DNA methylation typically occurs at CG sites in mammals, which means that cytosine methylation occurs before addition to guanine. It is these types of sites which pyrosequencing can analyze.
Other methods, such as bisulfide sequencing, can also analyze DNA methylation at other sites. However, bisulfide sequencing and other techniques such as HPLC and methylation sensitive PCR are more time consuming, expensive, and can carry technical difficulties.
Pyrosequencing is designed to find single nucleotide polymorphisms, also called SNPs. These can be artificially created at methylated CG sites by bisulfide conversion. The treatment, with sodium bisulfide, converts cytosine to uracil.
Methylated cytosine, however, is protected from this conversion and remains as cytosine. Uracil is further converted to thymine after PCR, which takes place after bisulfide treatment. A single biotinylated PCR primer is incorporated to separate two amplicon strands to create a single stranded DNA amplicon.
After PCR, the single stranded PCR amplicon acts as the DNA template for pyrosequencing. Pyrosequencing is a sequencing by synthesis method, which means it monitors the addition of complimentary nucleotides to a template DNA strand. The enzyme cascade includes DNA polymerase, ATP sulfurylase, luciferase, and apyrase.
There are two substrates: adenosine 5’ phosphosulfate, also called APS, and luciferin. To start, a sequencing primer is annealed to the single stranded DNA template. The addition of a single nucleotide spurs DNA polymerase to incorporate dNTP (deoxyribonucleotide triphosphate) on the strand, which releases pyrophosphate, also called PPi.
PPi reacts with APS in the presence of ATP sulfurylase, generating ATP. In turn, the ATP reacts with luciferin in the presence of luciferase, generating oxyluciferin, the process of which emits light.
The emitted light is detected by a CCD camera. The light peaks can be compared to give an exact measurement of the amount of methylation by looking at light emission of incorporation of C or T at C-G sites within the amplicon.
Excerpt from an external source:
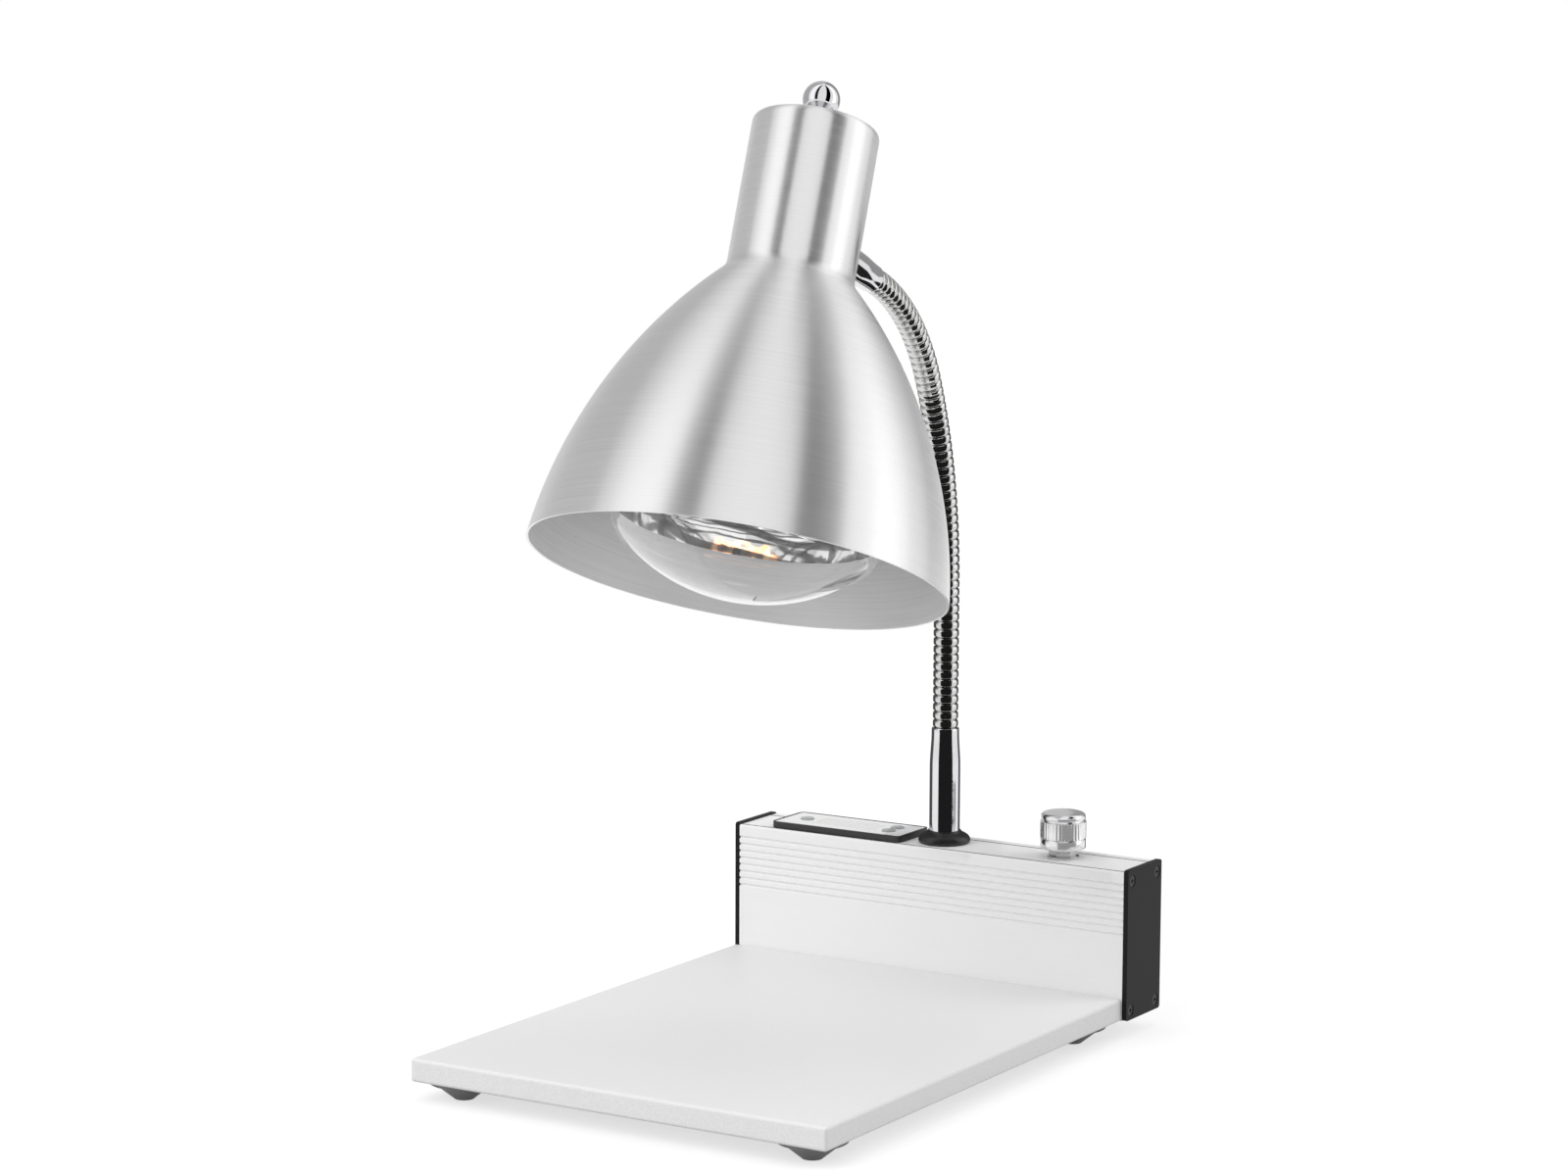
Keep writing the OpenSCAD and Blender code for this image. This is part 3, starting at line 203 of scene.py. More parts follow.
HEATSINK = material("mill_aluminium", (0.45, 0.46, 0.48), 0.4, metal=1.0, grain=600, bump=0.01)
GREEN = material("terminal_green", (0.05, 0.25, 0.1), 0.4, grain=700)
LEAD = material("lead_sheath", (0.02, 0.02, 0.02), 0.5, grain=900, bump=0.01)
POLISHED = material("polished_aluminium", (0.80, 0.80, 0.81), 0.2, metal=1.0, spread=0.03,
                    grain=1.0, stretch=(20, 20, 2200), rough_spread=0.03, bump=0.002)
CHROME = material("chrome", (0.72, 0.72, 0.74), 0.05, metal=1.0, spread=0.02, grain=200,
                  rough_spread=0.02)
HOSE = material("nickel_hose", (0.62, 0.615, 0.61), 0.12, metal=1.0, spread=0.08, grain=900,
                rough_spread=0.05, bump=0.005)
SPUN = spun("spun_aluminium", (0.89, 0.89, 0.895), 0.37, 1.0)
SPUN_INSIDE = material("satin_aluminium", (0.86, 0.86, 0.865), 0.48, metal=0.6, spread=0.05,
                       grain=1.0, stretch=(14, 14, 1800), bump=0.006)
CERAMIC = material("glazed_ceramic", (0.85, 0.84, 0.8), 0.2, grain=300, Coat_Weight=0.6)
BRASS = material("brass", (0.72, 0.53, 0.24), 0.25, metal=1.0, grain=700)
CAP = material("cap_nickel", (0.68, 0.67, 0.64), 0.22, metal=1.0, grain=500, bump=0.01)
GLASS = glass("bulb_glass", (1, 1, 1))
# Mirror with painted reflection bands in its colour
MIRROR_PAINTED_REFLECTION = silvered("bulb_silvering_painted_reflection")
STEM_GLASS = glass("stem_glass", (0.96, 0.98, 1.0))
HOT = glowing("hot_filament", (1.0, 0.34, 0.13), 3.0)
WIRE = material("support_wire", (0.55, 0.5, 0.45), 0.3, metal=1.0, grain=900)


# ---------------------------------------------------------------- mesh helpers
def mesh_piece(name, points, faces, mat, body, replaces=(), place=None, smooth=38, second=None):
    """A smooth-shaded piece from points in millimetres; second = (material, first face) repaints."""
    mesh = bpy.data.meshes.new(name)
    mesh.from_pydata([[c * MM for c in p] for p in points], [], faces)
    mesh.validate()
    mesh.update()
    mesh.polygons.foreach_set("use_smooth", [True] * len(mesh.polygons))
    mesh.set_sharp_from_angle(angle=math.radians(smooth))
    mesh.materials.append(mat)
    if second:
        mesh.materials.append(second[0])
        for polygon in mesh.polygons:
            polygon.material_index = int(second[1](polygon))
    obj = bpy.data.objects.new(name, mesh)
    scene.collection.objects.link(obj)
    if place is not None:
        obj.matrix_world = place
    bpy.context.view_layer.update()
    if body:
        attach(obj, body)
    if replaces:
        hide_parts(*replaces)
    return obj


def revolved(profile, segments, radius_at=None):
    """Points and faces of a profile of (radius, height) turned about Z.

    A radius of 0 becomes one point. radius_at(r, z, angle) may change the radius round the piece.
    """
    points, faces, rings = [], [], []
    for r, z in profile:
        if r < 1e-6:
            rings.append([len(points)])
            points.append((0, 0, z))
            continue
        ring = []
        for k in range(segments):
            angle = 2 * math.pi * k / segments
            rr = radius_at(r, z, angle) if radius_at else r
            ring.append(len(points))
            points.append((rr * math.cos(angle), rr * math.sin(angle), z))
        rings.append(ring)
    for a, b in zip(rings, rings[1:]):
        for k in range(segments):
            k2 = (k + 1) % segments
            if len(a) == 1 and len(b) == 1:
                continue
            if len(a) == 1:
                faces.append((a[0], b[k2], b[k]))
            elif len(b) == 1:
                faces.append((a[k], a[k2], b[0]))
            else:
                faces.append((a[k], a[k2], b[k2], b[k]))
    return points, faces


def lathe(name, profile, mat, body, replaces=(), place=None, segments=96, smooth=38,
          radius_at=None, second=None):
    points, faces = revolved(profile, segments, radius_at)
    return mesh_piece(name, points, faces, mat, body, replaces, place, smooth, second)


def arc(cx, cy, r, a0, a1, steps):
    """Points of an arc, angles in degrees."""
    return [(cx + r * math.cos(math.radians(a0 + (a1 - a0) * i / steps)),
             cy + r * math.sin(math.radians(a0 + (a1 - a0) * i / steps))) for i in range(steps + 1)]


def swept(points, radius, sides=8, closed=False):
    """Points and faces of a round wire along a list of points, in millimetres."""
    path = [Vector(p) for p in points]
    count = len(path)
    verts, faces = [], []
    side = None
    for i, p in enumerate(path):
        if closed:
            along = path[(i + 1) % count] - path[i - 1]
        else:
            along = path[min(i + 1, count - 1)] - path[max(i - 1, 0)]
        along.normalize()
        if side is None:
            side = along.orthogonal().normalized()
        side = (side - along * side.dot(along)).normalized()
        up = along.cross(side)
        for k in range(sides):
            angle = 2 * math.pi * k / sides
            verts.append(p + radius * (math.cos(angle) * side + math.sin(angle) * up))
    spans = count if closed else count - 1
    for i in range(spans):
        j = (i + 1) % count
        for k in range(sides):
            k2 = (k + 1) % sides
            faces.append((i * sides + k, i * sides + k2, j * sides + k2, j * sides + k))
    if not closed:
        faces.append(tuple(range(sides))[::-1])
        faces.append(tuple((count - 1) * sides + k for k in range(sides)))
    return verts, faces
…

The light provides usable quantitative results which makes it useful for methylated DNA. The bioluminometric response is linear for consecutive addition of five nucleotides which are the same. This makes it suitable for quantifying the relative abundance of two individual nucleotides
Practicality of pyrosequencing
This PCR based method has several advantages. For one, it is reliable and has been applied for diagnostic purposes such as routine genotyping, detection of mutations, and identification of microbes. It is quick, as it can be completed within a day if starting with PCR.
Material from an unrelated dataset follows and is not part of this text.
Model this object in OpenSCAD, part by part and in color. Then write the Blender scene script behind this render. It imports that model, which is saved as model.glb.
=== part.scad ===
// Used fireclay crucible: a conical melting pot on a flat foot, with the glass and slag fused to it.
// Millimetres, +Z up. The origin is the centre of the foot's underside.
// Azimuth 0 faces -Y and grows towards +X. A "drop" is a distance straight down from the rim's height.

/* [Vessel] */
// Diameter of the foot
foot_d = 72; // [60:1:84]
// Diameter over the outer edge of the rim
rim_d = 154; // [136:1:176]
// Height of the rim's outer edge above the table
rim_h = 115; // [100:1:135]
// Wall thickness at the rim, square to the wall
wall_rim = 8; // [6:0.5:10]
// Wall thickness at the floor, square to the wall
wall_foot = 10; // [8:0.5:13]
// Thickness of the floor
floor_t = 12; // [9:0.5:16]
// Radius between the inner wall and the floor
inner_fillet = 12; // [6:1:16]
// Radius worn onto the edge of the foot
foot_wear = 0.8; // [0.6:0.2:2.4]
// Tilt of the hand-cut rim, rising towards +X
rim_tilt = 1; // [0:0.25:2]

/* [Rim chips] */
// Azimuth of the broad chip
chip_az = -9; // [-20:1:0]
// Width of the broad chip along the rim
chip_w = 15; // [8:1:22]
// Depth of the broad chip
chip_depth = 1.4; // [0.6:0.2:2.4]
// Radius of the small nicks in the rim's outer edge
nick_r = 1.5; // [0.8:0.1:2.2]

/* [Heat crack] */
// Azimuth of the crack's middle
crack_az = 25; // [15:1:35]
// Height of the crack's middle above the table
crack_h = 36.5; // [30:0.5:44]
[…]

Several assays and samples can be analyzed at the same time. For example, when using a 96-well format for PCR, 96 different assays can be done on one sample, or 96 samples for one assay.
The time needed for this technique depends on the number of dispensations, or sequence instructions where an instruction is one of the bases, required for the target region. Pyrosequencing can be applied to both specific gene elements and global methylation estimates.
However, it is not without its pitfalls. Setting up a pyrosequencing assay can be difficult, as they can be hard to design, and require extensive optimization. Furthermore, the bisulfide treatment is showing to be unable to tell the difference between 5-methylcytosine (methylated cytosine) and 5-hydroxymethylcytosine.
The aforementioned linear response of the bioluminometric response can also have some drawbacks. While it is suitable as it provides good quantitative results, the response is only linear when the nucleotides that are sequentially added are identical. If the sequence is variable and close to homopolymer reads, it may not be easily resolved. This can limit the quantitative accuracy.